Comment dessiner une vue d'ensemble du monde social lorsque les cloisonnements disciplinaires et l'hyperspécialisation du savoir poussent les chercheurs à étudier des parcelles de plus en plus restreintes de ce monde ? Si cette fragmentation est une conséquence du processus de différenciation sociale qu'ils s'attachent à penser, elle est aussi ce qui les empêche d'en faire une lecture globale.
Une question centrale donne pourtant aux sciences humaines et sociales un socle commun : pourquoi les individus font-ils ce qu'ils font ? Et elles y répondent d'autant mieux qu'elles parviennent à saisir les pratiques des acteurs au croisement de leurs expériences passées incorporées et des contextes de leurs actions présentes. Si la plupart des chercheurs en conviennent, peu s'accordent toutefois sur les cadres pertinents dans lesquels les acteurs doivent être situés pour analyser telle ou telle dimension de leurs pratiques. Soumettre les notions de " champ ", de " monde ", de " système " ou de " cadre de l'interaction " à l'examen critique, c'est dès lors œuvrer à leur jonction théorique.
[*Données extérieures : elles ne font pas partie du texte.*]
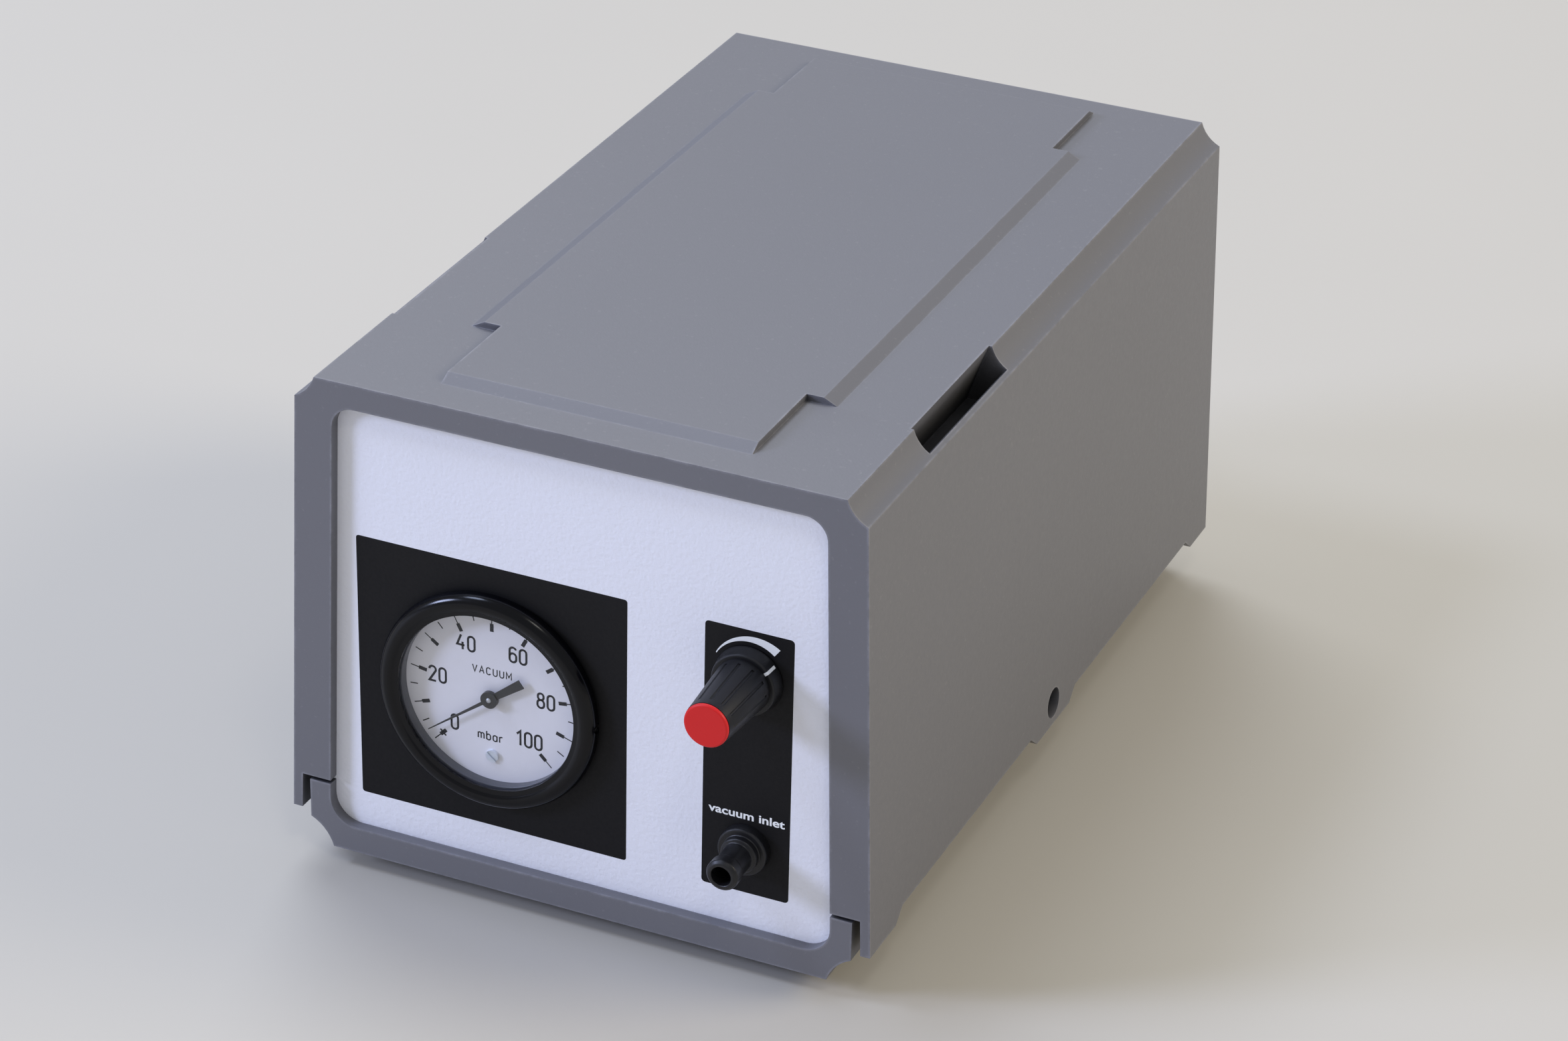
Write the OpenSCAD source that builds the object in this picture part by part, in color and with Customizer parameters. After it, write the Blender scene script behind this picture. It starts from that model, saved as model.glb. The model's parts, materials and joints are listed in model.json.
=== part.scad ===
// Bench vacuum pump in a stackable moulded case. The front panel carries a dial gauge, a bleed
// regulator knob and a hose nozzle; a vibrating-arm diaphragm pump stands inside.
// The origin is on the surface that the pump stands on, at the middle of its bounding box.
// X is to the right seen from the front, Y is to the rear and Z is up.

/* [Case] */
// Case width just under the top coves
case_w = 173.8; // [170:0.2:186]
// Case depth from front face to rear face
case_d = 280; // [272:1:300]
// Case height from the underside of the tray to the flat top
case_h = 153.3; // [151:0.1:166]
// Outward lean of each side wall per millimetre of drop
side_lean = 0.036; // [0.03:0.001:0.04]
// Wall thickness of the cover and the tray
wall = 3; // [2.6:0.1:3.2]
// Thickness of the front and rear frames, which is how deep the panels are set
frame_t = 3.55; // [3:0.05:4.5]
// Width of the hollow cove along each top edge
cove_w = 6.3; // [5:0.1:7]
// Height of the cove
cove_h = 7; // [6:0.1:8]
// Radius of the cove's hollow
cove_r = 11; // [9:0.5:14]
// Gap of the parting line between the cover and the tray
part_gap = 1.2; // [0.6:0.1:1.6]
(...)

Bernard Lahire s'efforce ici de marquer une distance par rapport à l'état actuel des sciences humaines et sociales et aux clivages qui les traversent en nous donnant la possibilité d'entrevoir l'unité cachée d'un espace en apparence très morcelé.
Bernard Lahire, professeur de sociologie à l'École normale supérieure de Lyon, a publié une quinzaine d'ouvrages, parmi lesquels L'Homme pluriel (Nathan, 1998), La Culture des individus (La Découverte, 2004) et Franz Kafka. Éléments pour une théorie de la création littéraire (La Découverte, 2010).